Mortality is certainly what motivates Michael Douglas's compulsively cheating character in Solitary Man. When asked by his ex-wife (Susan Sarandon) what he gets out of his obsessive skirt-chasing, he unapologetically snorts, "Plenty." But the narrative begs to differ. After a dirty weekend with the wrong teenager, he ends up with virtually nothing, his life on the line - for reasons other than imminent heart failure.

The cinematic message to older men is clear: Cultivate the company of much younger women, let them save you, but do not, under any circumstances, have sex with them.

Of course in real life, I won't need to remind you, things are a bit different. Older men sleep with much younger women all the time - because they want to and because they can. And because young women are happy to have them, especially if they happen to be charming, powerful or rich.

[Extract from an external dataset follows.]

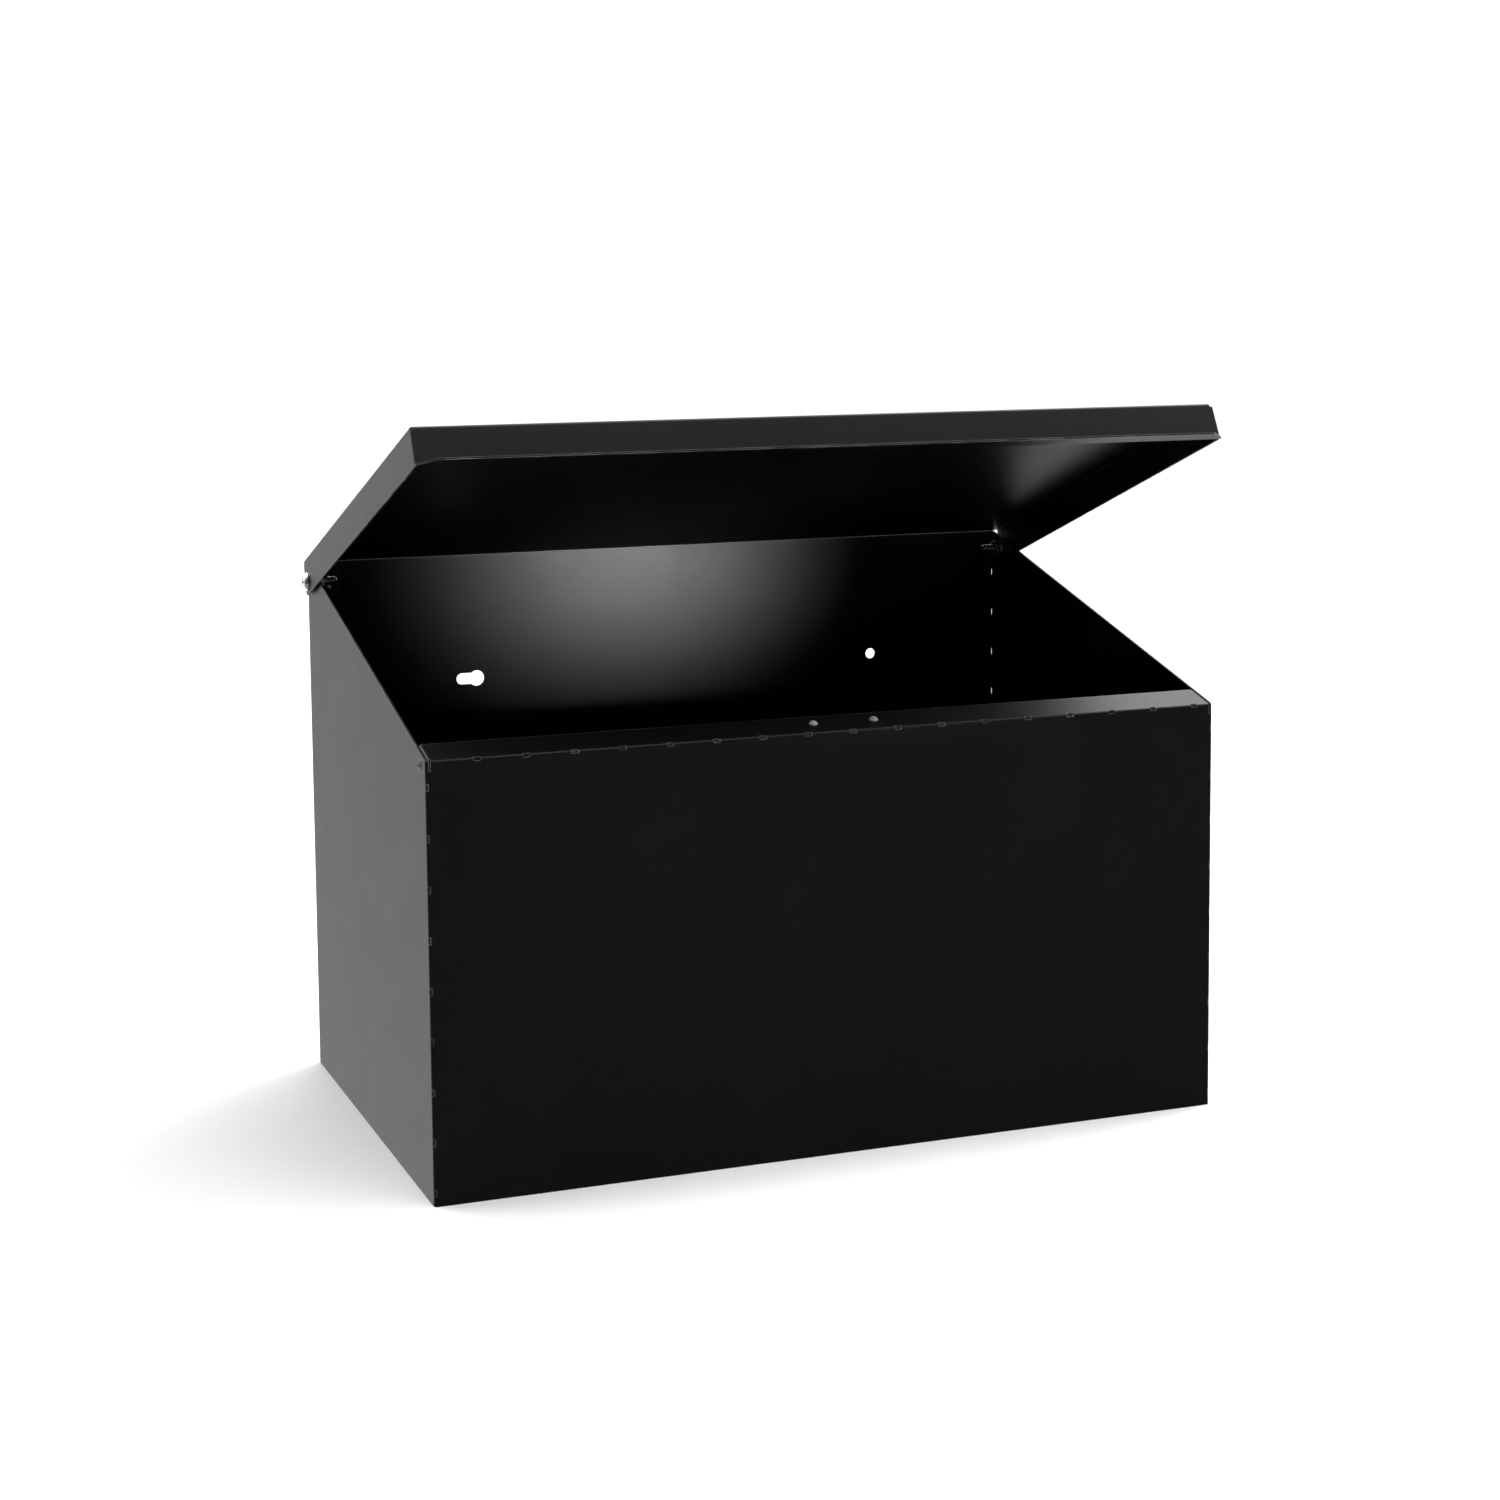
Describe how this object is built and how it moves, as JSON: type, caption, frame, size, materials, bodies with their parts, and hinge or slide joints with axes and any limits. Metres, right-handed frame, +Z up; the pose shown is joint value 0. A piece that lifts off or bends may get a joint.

A dozen years after Clinton/Lewinsky, I am now old enough to understand why this state of affairs baffles and annoys my senior female colleagues. But I am also young enough to remember precisely why it happens.

The difference is a simple matter of perception. When an older woman looks at Bill Clinton she sees a fat, philandering husband, unable to control his worst impulses. But when a young woman looks at him she sees what Monica saw: the President.